Le combat est également porté par les femmes au sein des instances locales de prise de décision où elles occupent des postes de responsabilité, contribuant ainsi à influer sur les décisions les concernant.
"Nous faisons tout ce qui est nécessaire pour aider les femmes, concernant la terre (…). A chaque conseil ou débat d’orientation, nous remettons sur la table ce problème", explique Adja Maguette Fall, conseillère municipale chargée de la planification et de la formation à la mairie de à Thiès Ouest.
Selon Mme Fall, également membre du GIPS-WAR, des avancées ont été notées, mais elles n’ont pas atteint le niveau escompté.
"Nous continuerons à faire des plaidoyers, à tenir des séminaires et des ateliers sur le leadership pour informer et former les femmes sur leur droit. C’est à nous qui sommes dans les instances de décision de porter la parole des autres femmes", ajoute-t-elle.
S’y ajoute l’Association des femmes juristes du Sénégal (AJS), qui joue également sa partition et a réussi à sensibiliser des maires jusqu’à obtenir 200 délibérations pour des terres affectées à des femmes individuellement.

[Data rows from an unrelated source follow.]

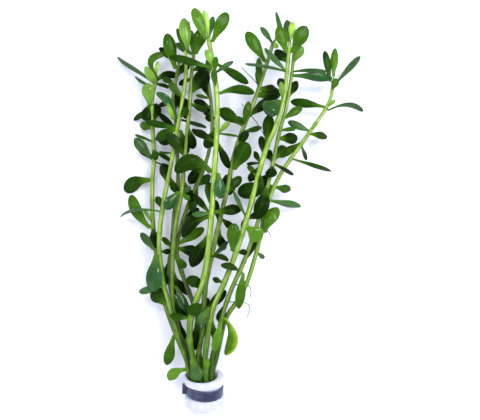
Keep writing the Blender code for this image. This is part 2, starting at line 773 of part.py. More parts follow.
def make_sleeve(material, group, guides):
    """The foam sleeve: a turned form with a waist, its bore, and an underside that lies flat."""
    waist_half = STRIP_WIDTH / 2 + STRIP_SIDE_GAP
    profile = (
        (SLEEVE_MOUTH_AT, SLEEVE_RADIUS - SLEEVE_ROUNDING),
        (SLEEVE_MOUTH_AT - SLEEVE_ROUNDING, SLEEVE_RADIUS),
        (STRIP_AT + waist_half + SLEEVE_SHOULDER, SLEEVE_RADIUS),
        (STRIP_AT + waist_half, SLEEVE_WAIST),
        (STRIP_AT - waist_half, SLEEVE_WAIST),
        (STRIP_AT - waist_half - SLEEVE_SHOULDER, SLEEVE_RADIUS),
        (SLEEVE_END_AT + SLEEVE_ROUNDING, SLEEVE_RADIUS),
        (SLEEVE_END_AT, SLEEVE_RADIUS - SLEEVE_ROUNDING),
    )
    form = bmesh.new()
    rings = [ring_of(form, radius, 0.0, at) for at, radius in profile]
    for upper, lower in zip(rings, rings[1:]):
        bmesh.ops.bridge_loops(form, edges=upper + lower)
    bmesh.ops.holes_fill(form, edges=form.edges)
    sleeve = new_object("foam_sleeve", closed_mesh("foam_sleeve", form), material, group)
    sleeve.matrix_world = sleeve_frame()
    bore = bmesh.new()
    sections = (
        (SLEEVE_MOUTH_AT + PAST_THE_END, MOUTH_RADIUS, MOUTH_SHIFT),
        (SLEEVE_MOUTH_AT, MOUTH_RADIUS, MOUTH_SHIFT),
        (BORE_TAPER_END, BORE_RADIUS, BORE_SHIFT),
        (SLEEVE_END_AT - PAST_THE_END, BORE_RADIUS, BORE_SHIFT),
    )
    rings = [ring_of(bore, radius, shift, at) for at, radius, shift in sections]
    for upper, lower in zip(rings, rings[1:]):
        bmesh.ops.bridge_loops(bore, edges=upper + lower)
    bmesh.ops.holes_fill(bore, edges=bore.edges)
    cutter = new_object("bore_cutter", closed_mesh("bore_cutter", bore), material, guides)
    cutter.matrix_world = sleeve_frame()
    cut(sleeve, cutter)
    wide, deep = CUTTER_WIDTH * MM, CUTTER_DEPTH * MM
    cut(sleeve, block("floor_cutter", (wide, wide, deep), (0.0, 0.0, -deep / 2), material, guides))
    return sleeve


def ring_of(form, radius, shift, at):
    """The edges of a ring of the sleeve's frame at this distance along its axis."""
    place = Matrix.Translation(Vector((shift, 0.0, at)) * MM)
    ring = bmesh.ops.create_circle(form, segments=SLEEVE_SIDES, radius=radius * MM, matrix=place)
    return list({edge for vert in ring["verts"] for edge in vert.link_edges})


def closed_mesh(name, form):
    """A mesh of this form with its faces turned outwards."""
    bmesh.ops.recalc_face_normals(form, faces=form.faces)
    mesh = bpy.data.meshes.new(name)
    form.to_mesh(mesh)
    form.free()
    return mesh


def block(name, size, middle, material, guides):
    """A box for cutting, in the bunch's frame."""
    form = bmesh.new()
    bmesh.ops.create_cube(form, size=1.0, matrix=Matrix.LocRotScale(Vector(middle), None, Vector(size)))
    return new_object(name, closed_mesh(name, form), material, guides)


def cut(thing, cutter):
    """Takes the cutter's form out of the thing."""
    as_guide(cutter)
    difference = thing.modifiers.new(cutter.name, "BOOLEAN")
    difference.operation = "DIFFERENCE"
    difference.object = cutter


def make_strip(material, group):
    """The metal strip: a ribbon round the waist, with both ends pinched outwards into a tab."""
    half = STRIP_WIDTH / 2
    split = TAB_SPLIT / 2 / STRIP_RADIUS
    wound = 2 * math.pi - 2 * split
    turns = [TAB_ANGLE + split + wound * step / STRIP_STEPS for step in range(STRIP_STEPS + 1)]
    path = [(math.cos(turn) * STRIP_RADIUS, math.sin(turn) * STRIP_RADIUS) for turn in turns]
    reach = Vector((math.cos(TAB_ANGLE), math.sin(TAB_ANGLE))) * TAB_REACH
    path = [tuple(Vector(path[0]) + reach)] + path + [tuple(Vector(path[-1]) + reach)]
    middle = Matrix.Translation((0.0, 0.0, STRIP_AT * MM))
    frame = sleeve_frame() @ middle @ Matrix.Rotation(STRIP_YAW, 4, "Y")
    form = bmesh.new()
    bmesh.ops.create_grid(form, x_segments=1, y_segments=len(path) - 1, size=1.0)
    for index, vert in enumerate(in_rows(form.verts)):
        across, up = path[index // 2]
        at = half if index % 2 else -half
        vert.co = frame @ (Vector((across, -up, at)) * MM)
    mesh = bpy.data.meshes.new("metal_strip")
    form.to_mesh(mesh)
    form.free()
    strip = new_object("metal_strip", mesh, material, group)
    shell = strip.modifiers.new("thickness", "SOLIDIFY")
    shell.thickness = STRIP_THICKNESS * MM
    shell.offset = 0.0
    shell.use_even_offset = True
    return strip


def tree_of(thing):
    """A search tree of an object's shape in the bunch's frame."""
    graph = bpy.context.evaluated_depsgraph_get()
    evaluated = thing.evaluated_get(graph)
    mesh = evaluated.to_mesh()
    places = [thing.matrix_world @ vert.co for vert in mesh.vertices]
    faces = [tuple(face.vertices) for face in mesh.polygons]
    evaluated.to_mesh_clear()
    return BVHTree.FromPolygons(places, faces)


def join_to(stem, leaves, guides):
    """Makes one body of a stem and the small leaves that grow from it."""
    grown = new_collection(stem.name + "_grown", guides)
    for leaf in leaves:
        guides.objects.unlink(leaf)
        grown.objects.link(leaf)
        as_guide(leaf)
    union = stem.modifiers.new("small leaves", "BOOLEAN")
    union.operation = "UNION"
    union.operand_type = "COLLECTION"
    union.collection = grown


def grow_leaves(stems, routes, holders, material, group, guides):
    """Sets every leaf clear of the holders, the stems and the other leaves. Those apart come first, as
    objects of their own, and the rest are kept with their stem's name, to be joined to it."""
    stem_trees = {stem.name: tree_of(stem) for stem in stems}
    placed = []
    small = {stem.name: [] for stem in stems}
    for apart in (True, False):
        for name, plan, route in zip(stem_trees, STEMS, routes):
            for order, leaf in enumerate(plan.leaves, 1):
                if leaf.apart != apart:
                    continue
                title = f"{name}_leaf_{order:02d}"
                others = holders + [tree for owner, tree in stem_trees.items() if apart or owner != name]
                others += [room for owner, room in placed if apart or owner != name]
                rows = BROAD_ROWS if apart or leaf.width > BROAD_LEAF else NARROW_ROWS
                stand_offs = STAND_OFFS if apart else (-LEAF_SINK,)
                sheet, room = settle(leaf, order, route, plan.girth, rows, LEAF_COLUMNS, stand_offs, others)
                placed.append((title if apart else name, room))
                grown = make_leaf(title, sheet, material, group if apart else guides)
                if not apart:
                    small[name].append(grown)
    return small


def main():
    clear_scene()
    group = new_collection(COLLECTION, bpy.context.scene.collection)
    guides = new_collection(GROWN_ON, bpy.context.scene.collection)
    stem_green = new_material("stem green", GREEN_STEM, STEM_ROUGHNESS)
    leaf_green = new_material("leaf green", GREEN_LEAF, LEAF_ROUGHNESS)
    foam = new_material("white foam", WHITE_FOAM, FOAM_ROUGHNESS)
    metal = new_material("soft slate metal", SLATE_METAL, STRIP_ROUGHNESS, STRIP_METALLIC)

    sleeve = make_sleeve(foam, group, guides)
    strip = make_strip(metal, group)
    routes = [stem_points(plan) for plan in STEMS]
    stems = []
    for number, (plan, route) in enumerate(zip(STEMS, routes), 1):
        stems.append(make_stem(f"stem_{number:02d}", route, plan.girth, stem_green, group))
    bpy.context.view_layer.update()
    small = grow_leaves(stems, routes, [tree_of(sleeve), tree_of(strip)], leaf_green, group, guides)
    for stem in stems:
        join_to(stem, small[stem.name], guides)


if __name__ == "__main__":
    main()
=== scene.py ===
"""A bunch of cut bacopa stems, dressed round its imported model: fleshy stems with swollen joints, opposite
leaves, root hairs, the foam sleeve round the cut ends and the soft metal strip wound on it.

Lengths in the tables are millimetres, and MM turns them to metres. +Y runs from the sleeve to the growing
tips and +Z up from the surface that the bunch lies on.
"""

import math
import random
from functools import partial
from typing import NamedTuple

import bpy
import numpy as np
from bpy.props import FloatProperty, FloatVectorProperty, IntProperty, PointerProperty
from mathutils import Matrix, Vector, noise
from mathutils.bvhtree import BVHTree


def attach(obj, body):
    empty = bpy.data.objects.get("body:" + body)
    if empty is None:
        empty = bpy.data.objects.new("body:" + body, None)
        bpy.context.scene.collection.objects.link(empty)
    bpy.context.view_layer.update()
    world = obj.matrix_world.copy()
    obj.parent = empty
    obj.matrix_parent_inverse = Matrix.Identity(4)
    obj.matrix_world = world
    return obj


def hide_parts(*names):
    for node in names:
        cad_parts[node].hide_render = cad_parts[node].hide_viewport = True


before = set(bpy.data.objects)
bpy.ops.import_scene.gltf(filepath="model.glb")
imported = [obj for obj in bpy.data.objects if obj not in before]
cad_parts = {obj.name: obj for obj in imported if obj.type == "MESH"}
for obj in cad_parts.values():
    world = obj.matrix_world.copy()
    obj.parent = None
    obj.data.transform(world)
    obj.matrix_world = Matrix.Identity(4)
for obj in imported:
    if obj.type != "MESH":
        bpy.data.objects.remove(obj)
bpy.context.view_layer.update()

bl_info = {
    "name": "Bacopa Bunch",
    "version": (1, 0, 0),
    "blender": (4, 5, 0),
    "location": "3D View > Sidebar > Bacopa Bunch",
    "description": "Dresses a bunch of cut bacopa stems in a foam sleeve",
    "category": "Object",
}

MM = 0.001
UP = Vector((0.0, 0.0, 1.0))
BODY = "root"

# The places in the tables are as the camera sees them, looking straight down on the bunch
EYE_ACROSS = 21.6
EYE_ALONG = 111.0
EYE_LEVEL = 520.0
MEAN_LEVEL = 22.0
PICTURE_WIDTH_SEEN = 288.0

# Sleeve of foam round the cut ends
SLEEVE_MOUTH_AT = 11.0
SLEEVE_END_AT = -8.8
SLEEVE_RADIUS = 12.3
SLEEVE_WAIST = 10.6
SLEEVE_PITCH = math.radians(16)
SLEEVE_AXIS_LEVEL = 12.2
SLEEVE_ROUNDING = 1.8
SLEEVE_SHOULDER = 0.9
STRIP_SIDE_GAP = 0.7
MOUTH_RADIUS = 9.4
MOUTH_SHIFT = -1.9
BORE_RADIUS = 8.5
BORE_SHIFT = -0.4
BORE_TAPER_END = 4.0
LIP_FLARE = 0.8
LUMPS_PER_MM = 0.22
FIBRES_PER_MM = 1.9
LUMPS_UNDER_STRIP = 0.15

# Strip of soft metal, wound once round the sleeve and pinched into a tab
STRIP_WIDTH = 6.6
STRIP_THICKNESS = 0.8
STRIP_RADIUS = 11.1
STRIP_YAW = math.radians(3)
STRIP_AT = 2.2
STRIP_REACHES = (-1.0, -0.6, -0.2, 0.2, 0.6, 1.0)
STRIP_EDGE = 0.18
STRIP_EDGE_ANGLE = math.radians(50)
STRIP_SAG = 0.4
DENTS_PER_MM = 0.35
STEPS_PER_GRAIN = 10
TAB_REACH = 2.6
TAB_ROWS = (0.35, 0.7, 1.0)
TAB_SPLIT = 1.1
TAB_ANGLE = math.radians(172)

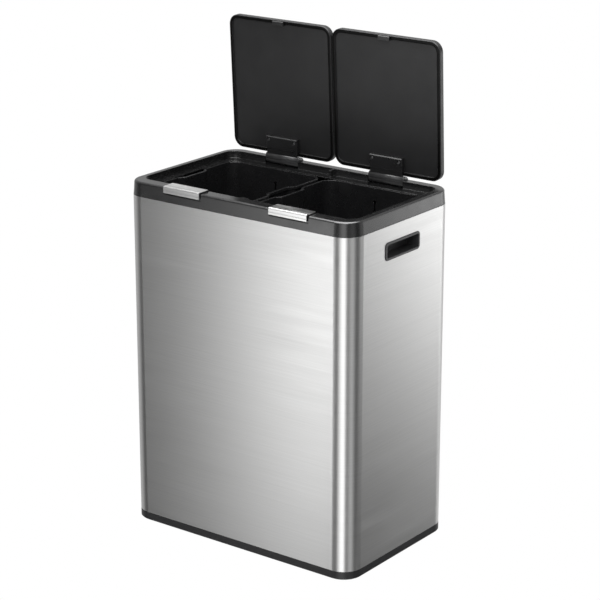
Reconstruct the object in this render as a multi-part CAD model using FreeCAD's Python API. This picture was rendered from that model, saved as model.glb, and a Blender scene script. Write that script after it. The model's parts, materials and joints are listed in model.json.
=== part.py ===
import FreeCAD, Part
import math
import os

# Double recycling bin: a stainless body on a black base, a black rim, two lift-out buckets, two
# sprung lids and a touch bar for each lid. Millimetres. The origin is the centre of the footprint
# on the floor, X to the right, Y to the back, Z up. The lids are drawn shut and turned open about
# their hinge axis, because the bin is kept with its lids open.

V = FreeCAD.Vector
os.makedirs("parts", exist_ok=True)

# ---- driving dimensions -------------------------------------------------------------------

# body
BODY_WIDTH = 504.0
BODY_DEPTH = 314.0
BODY_HEIGHT = 660.0
CORNER_RADIUS = 37.0
SHEET = 0.8
SEAM_WIDTH = 12.0

# base tray and feet
BASE_HEIGHT = 16.4
BASE_LIFT = 1.0
BASE_WALL = 2.6
BASE_EDGE_CHAMFER = 1.8
FLOOR_THICKNESS = 2.5
FLOOR_TOP = 13.5
UPSTAND_HEIGHT = 18.0
FLOOR_RIB = 1.8
FLOOR_RIB_DEPTH = 6.0
FLOOR_RIBS_ALONG = 3
FLOOR_RIBS_ACROSS = 1
FOOT_HALF = 12.0
FOOT_INSET = 34.0
FOOT_THICKNESS = 3.5

# rim
RIM_HEIGHT = 26.5
RIM_DRAFT = 1.5
RIM_STRAIGHT = 1.0
RIM_WALL = 2.5
RIM_EDGE_RADIUS = 5.0
FRONT_BAND = 27.0
FRONT_SLOPE_RUN = 5.5
FRONT_SLOPE_DROP = 5.0
BACK_BAND = 21.5
SIDE_BAND = 15.0
RECESS_RADIUS = 22.0
LEDGE_DROP = 13.5
LEDGE_FRONT = 6.5
LEDGE_SIDE = 13.0
LEDGE_BACK = 19.5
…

Selon sa coordonnatrice régionale, Ndèye Astou Goudiaby, la "boutique de droit" de l’Association des femmes juristes du Sénégal à Ziguinchor "se bat pour l’égalité des femmes et des hommes", la gent féminine représentant l’essentiel de la main-d’œuvre agricole locale.
"Elles sont au début et à la fin de tout ce que nous faisons ici dans l’agriculture, alors qu’elles n’accèdent pas ou ne possèdent que 3 % de la terre. Cela constitue un blocage à leur autonomisation", relève Mme Goudiaby.
Aussi faudrait-il que les femmes soient bien imprégnées de ces questions, et qu’elles aient les mêmes droits que les hommes pour accéder à la terre.
Sur le plan législatif, font valoir plusieurs spécialistes, le code civil, le code du travail, le code de la famille et la loi sur le domaine national constituent autant d’instruments permettant aux femmes d’acquérir des terres au même titre que les hommes.
La Constitution sénégalaise consacre aussi le principe d’égalité entre les hommes et les femmes, concernant l’accès à la terre.